Il y a encore des verbes qui au passif introduisent comme jadis le complément d’agent avec de (estimée de ses collègues, entouré de murs). La distribution de par et de dans l’emploi du passif est une question épineuse. Comme le rappelle Hervé-D. Béchade, elle « constitue une grosse difficulté de la langue française et un problème qui divise les grammairiens2 ».

Mais en dehors de cas assez bien circonscrits, de introduit plutôt un complément adverbial qui indique la manière ou le résultat de l’action, et dont la valeur – dans des tours comme tapissé de, assorti de – est proche de celle d’un adjectif3. Affiches, conditions ne sont pas de véritables agents de l’action exprimée par le verbe.

On le voit bien dans les phrases à deux compléments, l’un introduit par par, l’autre par de. C’est toujours par qui introduit le complément d’agent. Prenons :

Le mur avait été tapissé d’affiches par les manifestants

La peine a été assortie de trois conditions par le juge

La forme active est celle qui fait remonter le complément d’agent en position de sujet :

Les manifestants avaient tapissé le mur d’affiches

Le juge a assorti la peine de trois conditions

et non :

Des affiches tapissaient le mur par les manifestants

Trois conditions ont assorti la peine par le juge

Bien sûr, quand le complément d’agent (les manifestants) n’est pas exprimé, l’autre complément (affiches) peut venir occuper la place du sujet. Mais à condition que la langue autorise déjà la construction qui en résulte.
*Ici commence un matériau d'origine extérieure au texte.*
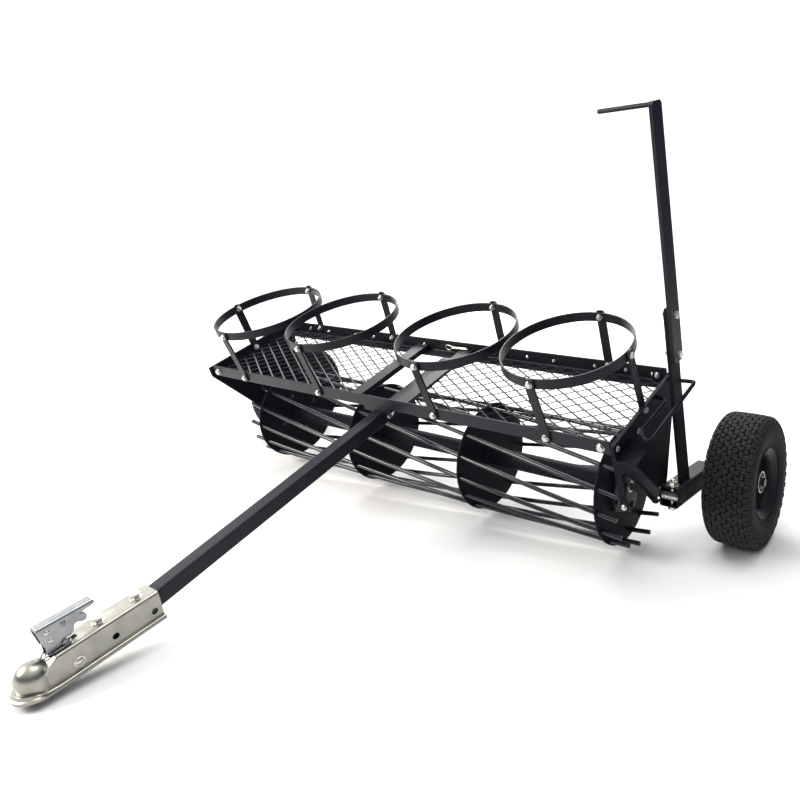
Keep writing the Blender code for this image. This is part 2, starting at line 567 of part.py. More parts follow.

C’est une erreur de penser que toutes les constructions formées sur ce modèle sont des passifs qu’on peut renverser à l’actif à sa guise.

Notes

  • Retour à la note1 Le bon usage, 14e éd., De Boeck-Duculot, 2008, § 908 a 6°.
  • Retour à la note2 Syntaxe du français moderne et contemporain, 2e éd., Presses Universitaires de France, 1989, p. 26.
  • Retour à la note3 Je suis sur ce point le Bon usage, § 319 a 2°, et la Grammaire méthodique du français, 3e éd., Presses Universitaires de France, 1994, p. 436-437.